Input records:
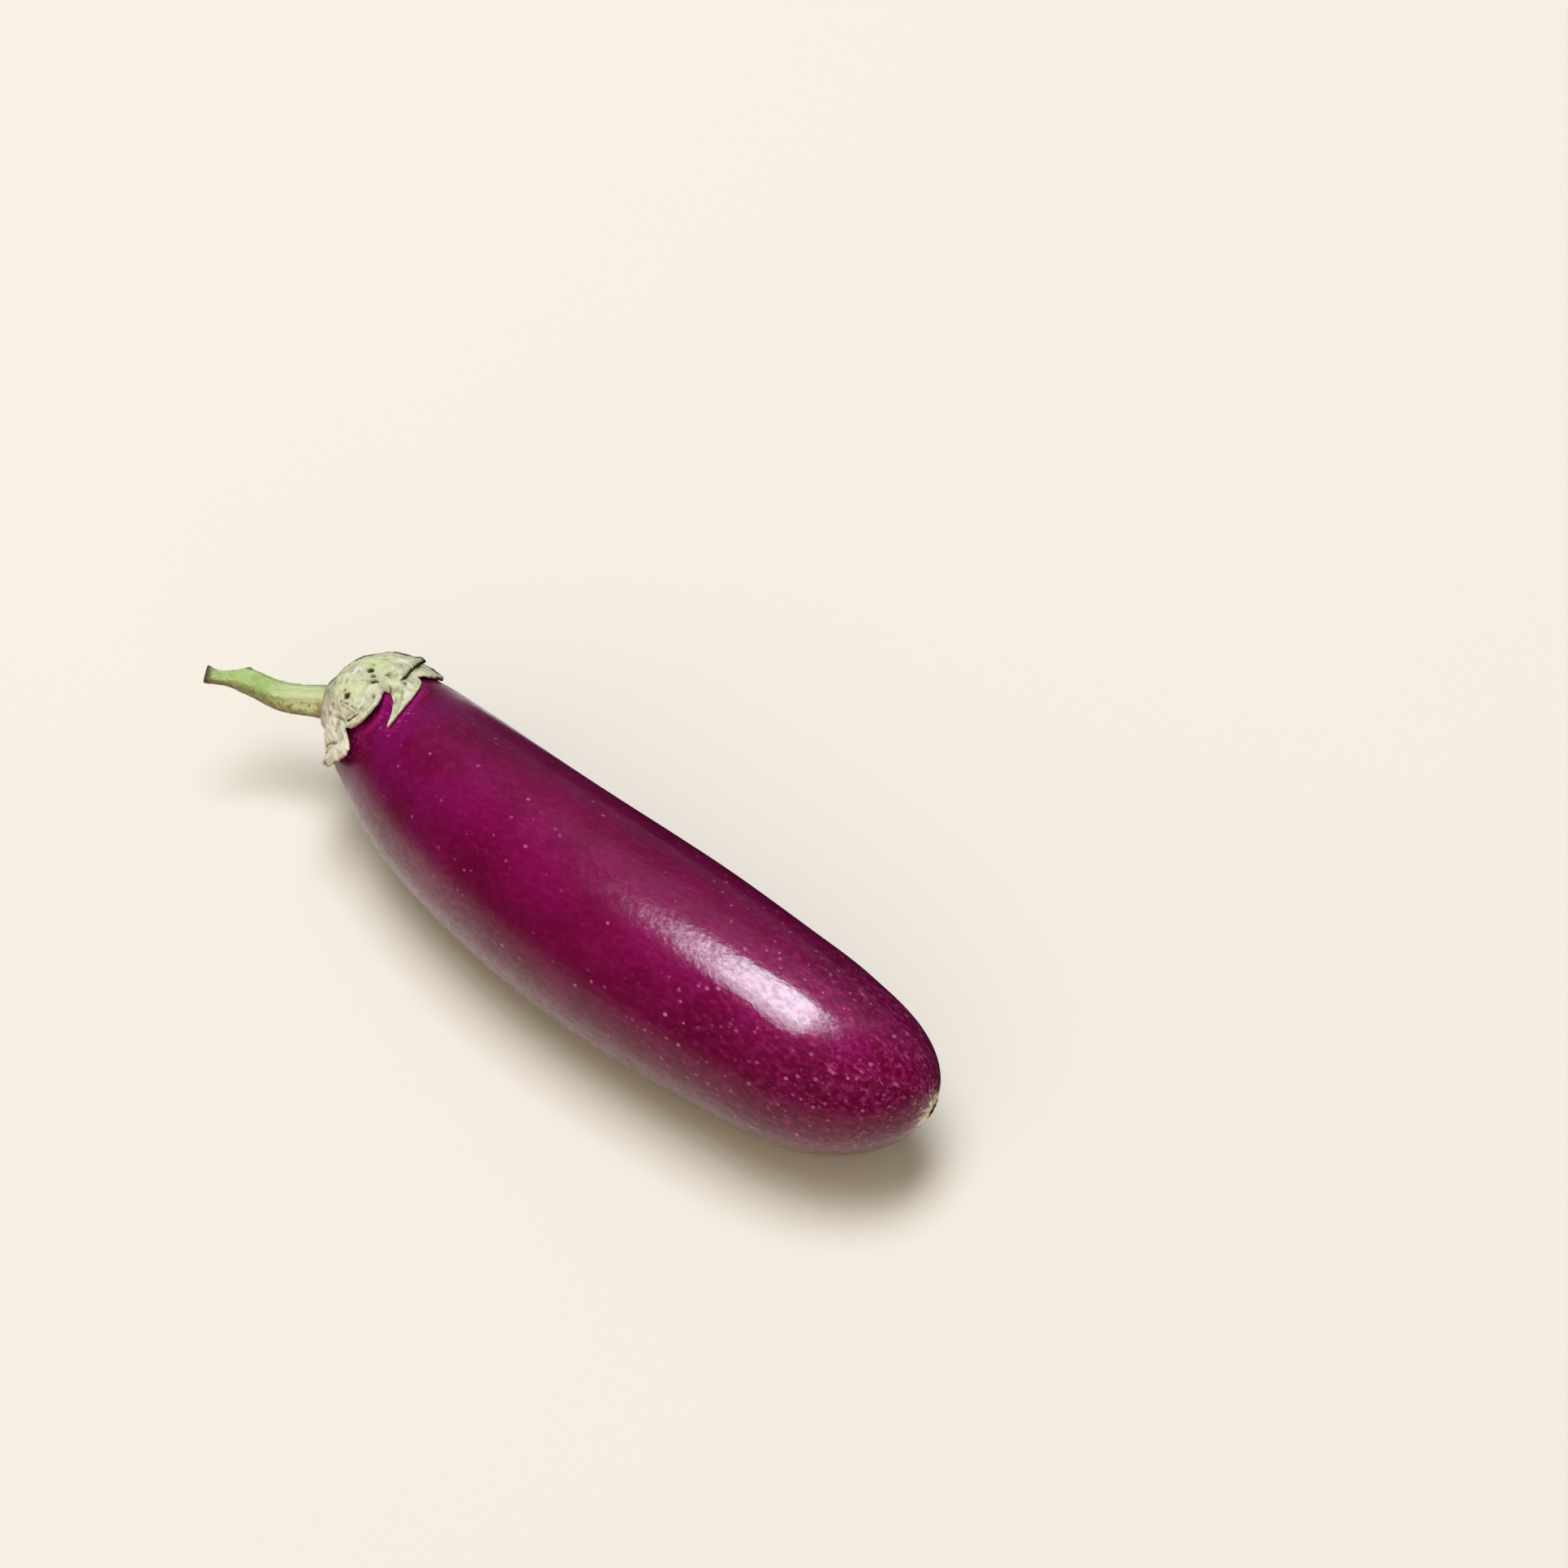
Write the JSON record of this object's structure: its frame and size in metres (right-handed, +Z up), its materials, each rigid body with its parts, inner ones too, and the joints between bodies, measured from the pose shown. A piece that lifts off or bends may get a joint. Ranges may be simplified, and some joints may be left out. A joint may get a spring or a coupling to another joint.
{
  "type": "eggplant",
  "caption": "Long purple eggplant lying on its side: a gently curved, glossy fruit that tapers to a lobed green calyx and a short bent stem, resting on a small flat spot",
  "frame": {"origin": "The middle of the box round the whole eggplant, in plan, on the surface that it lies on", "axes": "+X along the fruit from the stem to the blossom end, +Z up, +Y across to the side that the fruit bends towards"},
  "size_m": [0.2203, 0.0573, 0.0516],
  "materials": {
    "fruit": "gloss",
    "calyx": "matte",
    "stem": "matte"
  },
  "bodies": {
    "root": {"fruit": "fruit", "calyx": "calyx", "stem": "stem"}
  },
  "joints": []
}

==

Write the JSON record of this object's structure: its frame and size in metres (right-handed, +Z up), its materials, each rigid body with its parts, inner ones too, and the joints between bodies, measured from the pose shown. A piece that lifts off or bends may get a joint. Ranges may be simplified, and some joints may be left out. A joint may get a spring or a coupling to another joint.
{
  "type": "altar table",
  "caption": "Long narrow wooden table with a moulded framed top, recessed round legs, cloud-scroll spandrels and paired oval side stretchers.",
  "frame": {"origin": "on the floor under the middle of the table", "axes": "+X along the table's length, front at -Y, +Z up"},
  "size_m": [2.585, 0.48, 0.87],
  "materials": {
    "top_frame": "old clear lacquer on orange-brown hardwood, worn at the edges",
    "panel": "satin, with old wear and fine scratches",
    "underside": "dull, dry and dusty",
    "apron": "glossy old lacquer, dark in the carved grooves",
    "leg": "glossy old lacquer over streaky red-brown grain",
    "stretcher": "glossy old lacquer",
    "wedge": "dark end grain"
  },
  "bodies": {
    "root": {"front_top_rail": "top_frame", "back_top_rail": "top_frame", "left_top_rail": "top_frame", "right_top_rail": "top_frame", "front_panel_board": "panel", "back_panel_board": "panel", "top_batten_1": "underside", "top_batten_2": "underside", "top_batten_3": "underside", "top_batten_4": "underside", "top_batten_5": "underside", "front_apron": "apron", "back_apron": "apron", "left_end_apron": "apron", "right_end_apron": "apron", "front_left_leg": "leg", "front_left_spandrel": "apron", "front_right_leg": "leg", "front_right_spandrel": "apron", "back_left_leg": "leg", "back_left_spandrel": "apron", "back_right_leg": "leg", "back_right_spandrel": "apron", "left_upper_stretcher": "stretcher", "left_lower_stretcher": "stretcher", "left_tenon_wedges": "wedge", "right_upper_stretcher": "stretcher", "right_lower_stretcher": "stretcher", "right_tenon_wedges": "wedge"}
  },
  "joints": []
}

---

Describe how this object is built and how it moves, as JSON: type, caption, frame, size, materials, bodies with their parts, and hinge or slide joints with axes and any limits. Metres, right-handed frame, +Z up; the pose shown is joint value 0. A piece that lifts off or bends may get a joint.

To be done:
What is the number of lines in the listing that include the word "with"? Give that number and nothing else.

Exercise result:
5